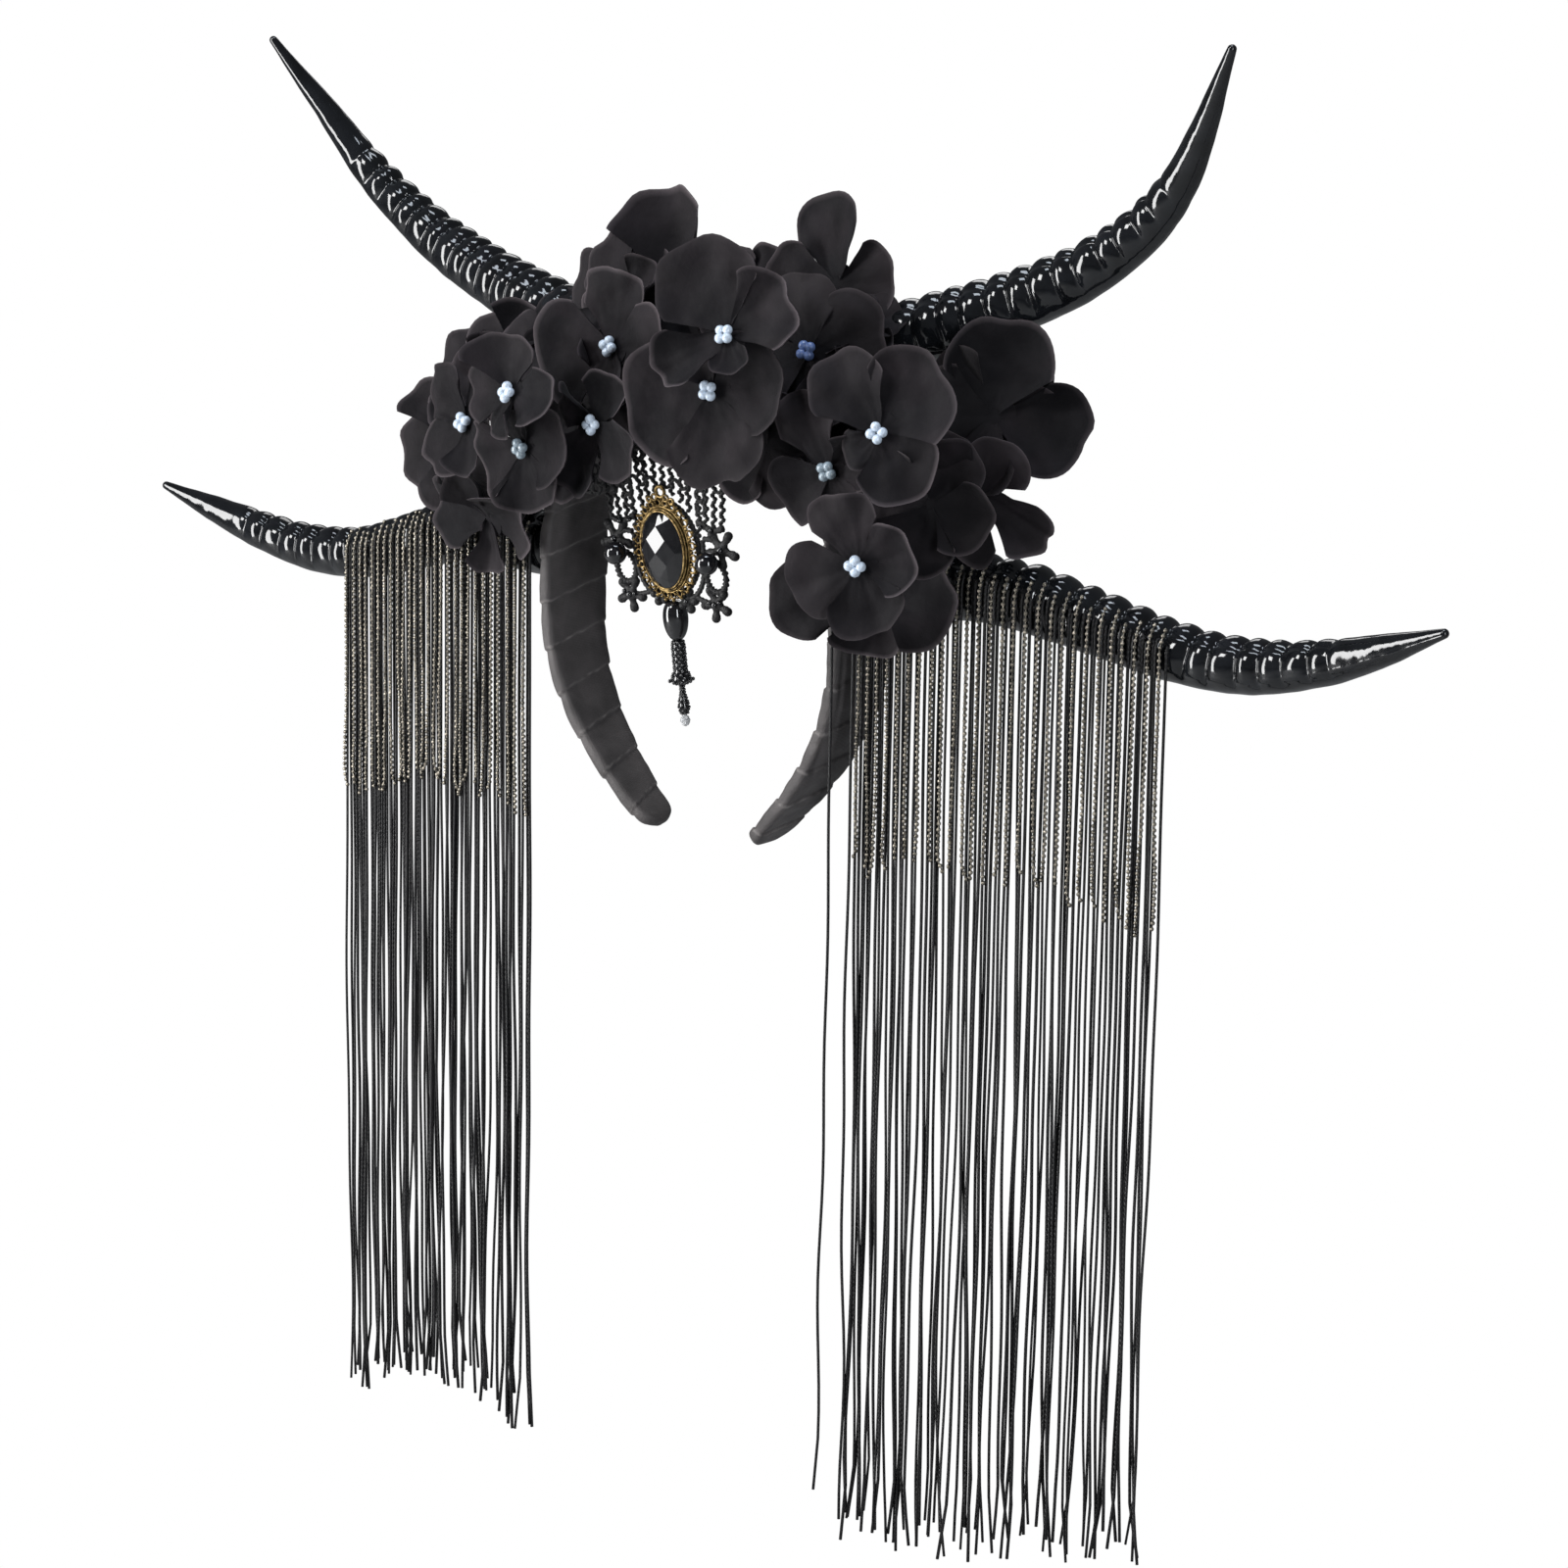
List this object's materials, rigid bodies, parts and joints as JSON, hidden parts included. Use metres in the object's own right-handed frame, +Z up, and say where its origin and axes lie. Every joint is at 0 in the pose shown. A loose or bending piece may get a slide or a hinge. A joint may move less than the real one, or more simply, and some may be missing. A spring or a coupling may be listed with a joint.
{
  "type": "antelope horn headband",
  "caption": "Costume headband: a ribbon-wrapped arch with ribbed horns, a bed of dark cloth flowers, chain and thread fringes, and a medallion on lace over the forehead.",
  "frame": {"origin": "inner top centre of the headband, where it sits on the head", "axes": "+X sideways across the horns, -Y the wearer's front, +Z up"},
  "size_m": [0.5728, 0.1164, 0.5163],
  "materials": {
    "ribbon": "matte black satin ribbon over a stiff band",
    "horn": "glossy black resin",
    "thread": "black glossy threads",
    "chain": "dark blackened metal ball chain",
    "lace": "black corded lace",
    "setting": "aged brass filigree",
    "stone": "black cut glass",
    "bead": "black polished glass",
    "crystal": "clear cut crystal",
    "petal": "matte charcoal black cloth"
  },
  "bodies": {
    "root": {"headband": "ribbon", "horn_upper_left": "horn", "horn_upper_right": "horn", "horn_lower_left": "horn", "horn_lower_right": "horn", "thread_fringe_left": "thread", "thread_fringe_right": "thread", "chain_fringe_left": "chain", "chain_fringe_right": "chain", "lace": "lace", "setting": "setting", "stone": "stone", "bead_left": "bead", "bead_right": "bead", "drop_bead": "bead", "drop_column": "lace", "drop_tip": "lace", "drop_crystal": "crystal", "flower_top_left": "petal", "flower_back_left": "petal", "flower_top_right": "petal", "flower_far_left": "petal", "flower_far_right": "petal", "flower_outer_right": "petal", "flower_low_left": "petal", "flower_low_right": "petal", "flower_inner_right": "petal", "flower_upper_left": "petal", "flower_side_left": "petal", "flower_front_left": "petal", "flower_inner_left": "petal", "flower_mid_left": "petal", "flower_lower_right": "petal", "flower_front_right": "petal", "flower_front_centre": "petal", "flower_upper_centre": "petal", "flower_lowest_right": "petal", "flower_rear_left": "petal", "flower_rear_right": "petal"}
  },
  "joints": []
}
______
Look for "bodies" and pull out every line that has it.

List this object's materials, rigid bodies, parts and joints as JSON, hidden parts included. Use metres in the object's own right-handed frame, +Z up, and say where its origin and axes lie. Every joint is at 0 in the pose shown. A loose or bending piece may get a slide or a hinge. A joint may move less than the real one, or more simply, and some may be missing. A spring or a coupling may be listed with a joint.
  "bodies": {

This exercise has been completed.